There is a common misconception that probiotics work solely by replacing or “colonizing” the GIT. The reality is that permanent colonization by probiotic bacteria (at least for lactobacilli and bifidobacteria) does not occur and modification of the microbiota is only one of many potential ways that an ingested probiotic strain can influence human health. Once you realize the breadth of potential actions of probiotics, you can start to appreciate their potential value in a broad range of clinical conditions.

Probiotic strains have demonstrated a wide variety of therapeutic effects, which explains why they can be useful for such a diversity of conditions. Such therapeutic actions include:[1]

Immune modulation????????????????????????????????????????????????????????????????????????????????????

Anti-inflammatory activity

Modification of GIT transit

Induction of oral tolerance

Reduced visceral hypersensitivity

Competition for gastrointestinal or vaginal adhesion sites

Antagonism against potential pathogens

Induction of GIT mucin secretion

Enhanced GIT IgA secretion

Directly attaching to rotaviruses

GIT microbiota modification

Breastmilk microbiota modification

Vaginal microbiota modification

Production of beneficial compounds (e.g., short chain fatty acids)

Alteration of the vaginal, intestinal and colonic milieu

Strengthening of the intestinal barrier

Repair of the intestinal barrier

Chemopreventative effects

Metabolism of cholesterol in the GIT

This discussion again points to the importance of choosing the correct strain that has the action you are wanting when treating a specific health condition. For example, a constipated patient with a long gut transit time would need a strain that speeds up transit time. Or a patient with vaginal candidiasis would need a strain with proven anti-Candida actions and a capacity to temporarily colonize the vagina.

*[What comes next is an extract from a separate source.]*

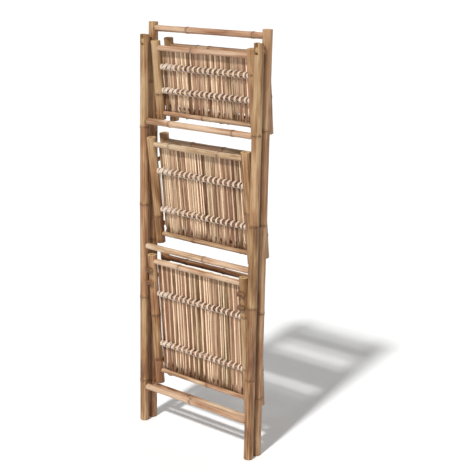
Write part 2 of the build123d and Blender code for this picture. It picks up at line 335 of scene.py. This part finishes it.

Unfortunately, no one strain demonstrates all the therapeutic actions highlighted above – they are not a “one strain fits all” or “one supplement fits all” proposition. Hence, clinicians will need to have a number of different probiotic strains at their disposal to accommodate the breadth of presentations they’ll see in practice.

 

1. Hawrelak, J., Probiotics, in Herbs & Natural Supplements: An Evidence-based Guide. , L.A. Braun and M. Cohen, Editors. 2015, Elsevier: Sydney. p. 771-795.